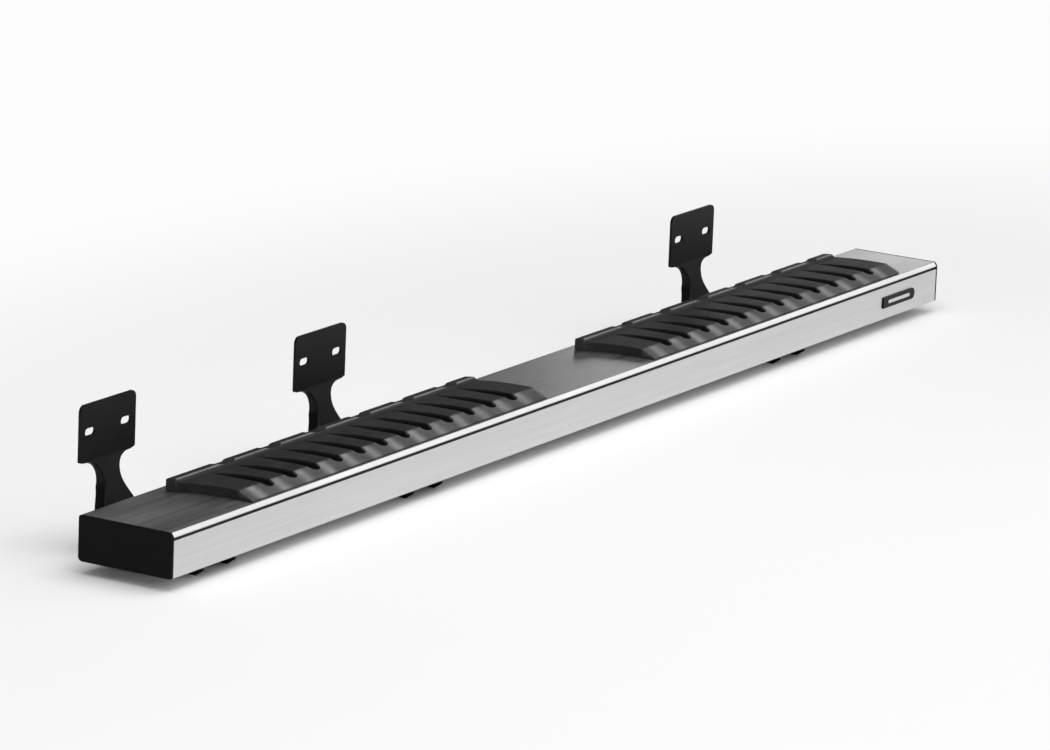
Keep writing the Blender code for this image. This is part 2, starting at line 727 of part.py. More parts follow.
def mount_plane():
    """The Y of the inboard face of the top plates, from the middle of the board."""
    return top_bend(1.0)[0][0] + ARM_SHEET


def upper_flare(above):
    """Half the width above the waist, outside and inside the flange, on arcs about one centre."""
    edge = WAIST_WIDTH / 2 + UPPER_FLARE_RADIUS
    return [edge - math.sqrt(max(reach ** 2 - above ** 2, 0.0))
            for reach in (UPPER_FLARE_RADIUS, UPPER_FLARE_RADIUS + ARM_SHEET)]


def lower_flare(below):
    """Half the width below the waist, outside and inside the flange, on a curve with straight ends."""
    gain = (FOOT_WIDTH - WAIST_WIDTH) / 2
    turn = math.pi * below / LOWER_FLARE_LENGTH
    half = WAIST_WIDTH / 2 + gain * (1 - math.cos(turn)) / 2
    steepness = gain * math.sin(turn) * math.pi / (2 * LOWER_FLARE_LENGTH)
    return half, half - ARM_SHEET * math.hypot(1, steepness)


def arm_stations():
    """Path point, heading, half width outside, half width inside and flange depth, from foot to top."""
    slope, bend_start, _, waist = arm_path()
    tip = -SLOT_SPACING / 2 - FOOT_PAST_SLOT
    half = FOOT_WIDTH / 2
    inside = half - ARM_SHEET
    stations = [((tip, ARM_FLANGE), 0.0, half, inside, FOOT_TIP_FLANGE),
                ((tip + FOOT_TIP_LENGTH, ARM_FLANGE), 0.0, half, inside, ARM_FLANGE),
                ((bend_start, ARM_FLANGE), 0.0, half, inside, ARM_FLANGE)]
    bend_steps = math.ceil(slope / ARC_STEP) + 1
    for k in range(1, bend_steps + 1):
        heading = slope * k / bend_steps
        point = (bend_start + ARM_BEND_RADIUS * math.sin(heading),
                 ARM_FLANGE + ARM_BEND_RADIUS * (1 - math.cos(heading)))
        stations.append((point, heading, half, inside, ARM_FLANGE))
    for k in range(FLARE_ROWS):
        below = LOWER_FLARE_LENGTH * (1 - k / FLARE_ROWS)
        stations.append((on_arm(waist - below), slope, *lower_flare(below), ARM_FLANGE))
    for k in range(FLARE_ROWS + 1):
        above = UPPER_FLARE_RADIUS * math.sin(math.pi / 2 * k / FLARE_ROWS)
        stations.append((on_arm(waist + above), slope, *upper_flare(above), ARM_FLANGE))
    plate = PLATE_WIDTH / 2
    for k in range(CORNER_ROWS + 1):
        turn = math.pi / 2 * k / CORNER_ROWS
        width = plate - PLATE_CORNER * (1 - math.sin(turn))
        point, heading = top_bend((k + 1) / (CORNER_ROWS + 1))
        stations.append((point, heading, width, width - ARM_SHEET, ARM_SHEET))
    top, _ = top_bend(1.0)
    for k in range(CORNER_ROWS + 1):
        turn = math.pi / 2 * k / CORNER_ROWS
        width = plate - PLATE_CORNER * (1 - math.cos(turn))
        point = (top[0], top[1] + PLATE_HEIGHT - PLATE_CORNER * (1 - math.sin(turn)))
        stations.append((point, math.pi / 2, width, width - ARM_SHEET, ARM_SHEET))
    return stations


def arm_section(point, heading, half, inside, depth):
    """One cross section of the pressed channel: a web with rounded folds and two flanges turned back."""
    into = (math.sin(heading), -math.cos(heading))
    limit = (mount_plane() - point[0]) / into[0] if into[0] > 0.1 else depth
    depth = max(min(depth, limit), ARM_SHEET)
    radius = min(ARM_FOLD_RADIUS, depth - ARM_SHEET)
    fold = [(half - radius * (1 - math.sin(turn)), radius * (1 - math.cos(turn)))
            for turn in (0.0, math.pi / 4, math.pi / 2)]
    side = [*fold, (half, depth), (inside, depth), (inside, ARM_SHEET)]
    outline = side + [(-width, down) for width, down in side[::-1]]
    return [(width, point[0] + down * into[0], point[1] + down * into[1]) for width, down in outline]


def plate_slot_places():
    """The middles of the slots in a top plate: X from the middle of the arm, Z from the ground."""
    top, _ = top_bend(1.0)
    return [(side * PLATE_SLOT_SPACING / 2, top[1] + PLATE_HEIGHT / 2) for side in (-1, 1)]


def build_arm(name, parent):
    """A pressed arm: foot under the board, waist behind it and a slotted plate at the top."""
    arm = add_piece(name, loft([arm_section(*station) for station in arm_stations()]), "powder_coat", parent)
    slots = bmesh.new()
    plane = mount_plane()
    for place in plate_slot_places():
        slot = obround(place, PLATE_SLOT_LENGTH, PLATE_SLOT_HEIGHT)
        prism(slot, [], plane - 2 * ARM_SHEET, plane + ARM_SHEET, along_y, slots)
    for side in (-1, 1):
        slot = obround((side * SLOT_SPACING / 2, 0.0), FOOT_HOLE_LENGTH, 2 * BOLT_HOLE_RADIUS)
        hole = [(b, a) for a, b in slot]
        prism(hole, [], ARM_FLANGE - 2 * ARM_SHEET, ARM_FLANGE + ARM_SHEET, along_z, slots)
    combine(arm, name + "_slots", slots, "DIFFERENCE")


# Fasteners under one arm, each about its own axis


def washer_top():
    return ARM_FLANGE - ARM_SHEET - SEAT_GAP


def nut_top():
    return washer_top() - WASHER_THICKNESS - SEAT_GAP


def bolt_head_ring(height, trim):
    """The hammer head seen from above: a rectangle with clipped corners, across the slot."""
    a, b = BOLT_HEAD_WIDTH / 2 - trim, BOLT_HEAD_LENGTH / 2 - trim
    clip = BOLT_HEAD_WIDTH / 4
    half = [(a, 0), (a, b - clip), (a - clip, b), (0, b), (clip - a, b), (-a, b - clip)]
    return [(side * x, side * y, height) for side in (1, -1) for x, y in half]


def build_bolt(name, parent, place):
    seat = BOARD_BOTTOM + SLOT_LIP + SEAT_GAP
    tip = nut_top() - NUT_HEIGHT - BOLT_PAST_NUT
    top = seat + BOLT_HEAD_HEIGHT
    sides = len(bolt_head_ring(top, 0.0))
    sections = [
        ring_points(BOLT_RADIUS - BOLT_END_CHAMFER, tip, sides),
        ring_points(BOLT_RADIUS, tip + BOLT_END_CHAMFER, sides),
        ring_points(BOLT_RADIUS, seat, sides),
        bolt_head_ring(seat, 0.0),
        bolt_head_ring(top - BOLT_END_CHAMFER, 0.0),
        bolt_head_ring(top, BOLT_END_CHAMFER),
    ]
    add_piece(name, loft(sections), "zinc_plate", parent, place)


def build_washer(name, parent, place):
    bore = BOLT_RADIUS + SEAT_GAP
    bottom = washer_top() - WASHER_THICKNESS
    corners = [(bore, bottom), (WASHER_RADIUS, bottom), (WASHER_RADIUS, washer_top()), (bore, washer_top())]
    add_piece(name, turned_ring([ring_points(radius, height) for radius, height in corners]), "zinc_plate",
              parent, place)


def hex_ring(height):
    """A hexagon with a point at each corner and at the middle of each side."""
    corner = NUT_ACROSS_FLATS / math.sqrt(3)
    points = []
    for k in range(12):
        radius = corner if k % 2 == 0 else NUT_ACROSS_FLATS / 2
        points.append((radius * math.cos(math.pi * k / 6), radius * math.sin(math.pi * k / 6), height))
    return points


def build_nut(name, parent, place):
    """A hexagon nut with a flange against the washer."""
    bore = BOLT_RADIUS + SEAT_GAP
    bottom = nut_top() - NUT_HEIGHT
    sides = len(hex_ring(bottom))
    sections = [
        ring_points(bore, bottom, sides),
        hex_ring(bottom),
        hex_ring(nut_top() - NUT_FLANGE_HEIGHT),
        ring_points(NUT_FLANGE_RADIUS, nut_top() - NUT_FLANGE_HEIGHT / 2, sides),
        ring_points(NUT_FLANGE_RADIUS, nut_top(), sides),
        ring_points(bore, nut_top(), sides),
    ]
    add_piece(name, turned_ring(sections), "zinc_plate", parent, place)


def board_middle():
    """The Y of the middle of the board, which puts the origin at the middle of the part's depth."""
    outboard = BOARD_WIDTH / 2 + SEAT_GAP + BADGE_THICKNESS
    return (outboard - mount_plane()) / 2


def build_side_step():
    clear_scene()
    board_frame = frame_at("board_frame", 0.0, board_middle(), BOARD_BOTTOM)
    build_board(board_frame)
    for name, end in (("front", -1), ("rear", 1)):
        build_cap("end_cap_" + name, end, board_frame)
        build_cap_screws(f"cap_screw_{name}", end, board_frame)
    for number, name in enumerate(("tread_pad_front", "tread_pad_rear")):
        build_pad(name, number, board_frame)
    build_badge(board_frame)
    for name, place in zip(ARM_NAMES, ARM_PLACES):
        arm_frame = frame_at(f"arm_frame_{name}", FRONT_END + place, board_middle(), 0.0)
        build_arm("arm_" + name, arm_frame)
        for side, y in (("outboard", -SLOT_SPACING / 2), ("inboard", SLOT_SPACING / 2)):
            build_bolt(f"slot_bolt_{name}_{side}", arm_frame, (0.0, y, 0.0))
            build_washer(f"washer_{name}_{side}", arm_frame, (0.0, y, 0.0))
            build_nut(f"flange_nut_{name}_{side}", arm_frame, (0.0, y, 0.0))


build_side_step()
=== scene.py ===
"""Looks of a truck side step: a brushed aluminium board with two black tread pads, end caps and a small
plain plate, on three powder coated arms with zinc plated fasteners. X runs rearward, Y inboard and Z up, in
metres. Each node is replaced by a finer piece of the same form and sizes, with small roundings and its own
material."""

import json
import math

import bmesh
import bpy
from mathutils import Matrix, Vector


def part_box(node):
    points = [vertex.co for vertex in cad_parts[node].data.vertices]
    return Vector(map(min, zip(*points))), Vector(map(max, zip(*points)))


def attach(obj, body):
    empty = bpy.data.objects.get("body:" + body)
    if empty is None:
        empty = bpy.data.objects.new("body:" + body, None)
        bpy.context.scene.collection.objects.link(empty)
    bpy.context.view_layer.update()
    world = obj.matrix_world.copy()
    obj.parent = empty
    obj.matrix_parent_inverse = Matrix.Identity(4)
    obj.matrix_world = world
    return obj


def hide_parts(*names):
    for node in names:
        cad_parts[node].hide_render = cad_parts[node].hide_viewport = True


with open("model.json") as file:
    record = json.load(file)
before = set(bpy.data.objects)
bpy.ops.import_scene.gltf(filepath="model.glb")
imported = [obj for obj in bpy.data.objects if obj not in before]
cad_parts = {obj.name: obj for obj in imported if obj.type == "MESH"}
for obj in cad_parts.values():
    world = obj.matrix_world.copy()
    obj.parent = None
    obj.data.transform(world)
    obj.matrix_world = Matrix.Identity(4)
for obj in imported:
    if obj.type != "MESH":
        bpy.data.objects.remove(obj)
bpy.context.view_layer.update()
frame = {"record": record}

# Camera
CAMERA_PLACE = Vector((-8.012, -4.796, 2.345))
CAMERA_AIM = Vector((-0.02, 0.0, 0.085))
CAMERA_ROLL = math.radians(2.3)
CAMERA_LENS = 224.0
CAMERA_REACH = 200.0
SENSOR_WIDTH = 36.0

# Floor: its shadows fade out between near and far, in metres from the middle after the squeeze
FLOOR_SIZE = 80.0
FLOOR_COLOUR = (0.96, 0.96, 0.96, 1.0)
FLOOR_ROUGHNESS = 0.9
BACKDROP_COLOUR = (0.98, 0.98, 0.98, 1.0)
FLOOR_NEAR = 0.5
FLOOR_FAR = 1.4
FLOOR_SQUEEZE = (0.5, 1.0, 1.0)

# World: its light grows from low to high along the tilt
WORLD_TILT = (0.0, -0.50, 0.87)
WORLD_START = 0.15
WORLD_END = 0.95
WORLD_LOW = 0.06
WORLD_HIGH = 1.22

# Lamps: place, aim, width and height, and radiance
SOFTBOXES = {
    "overhead": ((-0.5, -0.9, 3.4), (-0.3, -0.3, 0.0), (4.2, 2.7), 1.7),
    "side_strip": ((10.3, -5.0, 4.6), (0.3, -0.1, 0.1), (6.0, 3.7), 1.4),
    "rear_card": ((5.0, 1.80, 1.15), (1.0, 0.0, 0.1), (1.9, 1.4), 0.85),
}

# Materials: the range that holds most of a noise, and the usual specular level of the shader
NOISE_LOW = 0.3
NOISE_HIGH = 0.7
PLAIN_SPECULAR = 0.5
RECESS_DULLNESS = 0.3

# Clearances
SEAT_GAP = 0.0003
FIT_GAP = 0.0004

# Board section
BOARD_WALL = 0.0026
BOARD_WEB = 0.0022
BEVEL_WIDTH = 0.004
BEVEL_DROP = 0.006
EDGE_RADIUS = 0.003
BELLY_RADIUS = 0.007
INNER_RADIUS = 0.0015
TINY_RADIUS = 0.0003
LINE_DROP = 0.0068
LINE_HEIGHT = 0.0042
LINE_DEPTH = 0.0024
LINE_DRAFT = 0.0003
SLOT_INSET = 0.036
SLOT_MOUTH = 0.0096
SLOT_CHANNEL = 0.0200
SLOT_DEPTH = 0.0072
SLOT_LIP = 0.0030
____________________
Exercise brief
Look above for the line containing "outboard = BOARD_WIDTH". Output from there through the line containing "cad_parts[node].hide_render = cad_parts[node].hide_viewport", exactly and inclusively.

Task result
    outboard = BOARD_WIDTH / 2 + SEAT_GAP + BADGE_THICKNESS
    return (outboard - mount_plane()) / 2


def build_side_step():
    clear_scene()
    board_frame = frame_at("board_frame", 0.0, board_middle(), BOARD_BOTTOM)
    build_board(board_frame)
    for name, end in (("front", -1), ("rear", 1)):
        build_cap("end_cap_" + name, end, board_frame)
        build_cap_screws(f"cap_screw_{name}", end, board_frame)
    for number, name in enumerate(("tread_pad_front", "tread_pad_rear")):
        build_pad(name, number, board_frame)
    build_badge(board_frame)
    for name, place in zip(ARM_NAMES, ARM_PLACES):
        arm_frame = frame_at(f"arm_frame_{name}", FRONT_END + place, board_middle(), 0.0)
        build_arm("arm_" + name, arm_frame)
        for side, y in (("outboard", -SLOT_SPACING / 2), ("inboard", SLOT_SPACING / 2)):
            build_bolt(f"slot_bolt_{name}_{side}", arm_frame, (0.0, y, 0.0))
            build_washer(f"washer_{name}_{side}", arm_frame, (0.0, y, 0.0))
            build_nut(f"flange_nut_{name}_{side}", arm_frame, (0.0, y, 0.0))


build_side_step()
=== scene.py ===
"""Looks of a truck side step: a brushed aluminium board with two black tread pads, end caps and a small
plain plate, on three powder coated arms with zinc plated fasteners. X runs rearward, Y inboard and Z up, in
metres. Each node is replaced by a finer piece of the same form and sizes, with small roundings and its own
material."""

import json
import math

import bmesh
import bpy
from mathutils import Matrix, Vector


def part_box(node):
    points = [vertex.co for vertex in cad_parts[node].data.vertices]
    return Vector(map(min, zip(*points))), Vector(map(max, zip(*points)))


def attach(obj, body):
    empty = bpy.data.objects.get("body:" + body)
    if empty is None:
        empty = bpy.data.objects.new("body:" + body, None)
        bpy.context.scene.collection.objects.link(empty)
    bpy.context.view_layer.update()
    world = obj.matrix_world.copy()
    obj.parent = empty
    obj.matrix_parent_inverse = Matrix.Identity(4)
    obj.matrix_world = world
    return obj


def hide_parts(*names):
    for node in names:
        cad_parts[node].hide_render = cad_parts[node].hide_viewport = True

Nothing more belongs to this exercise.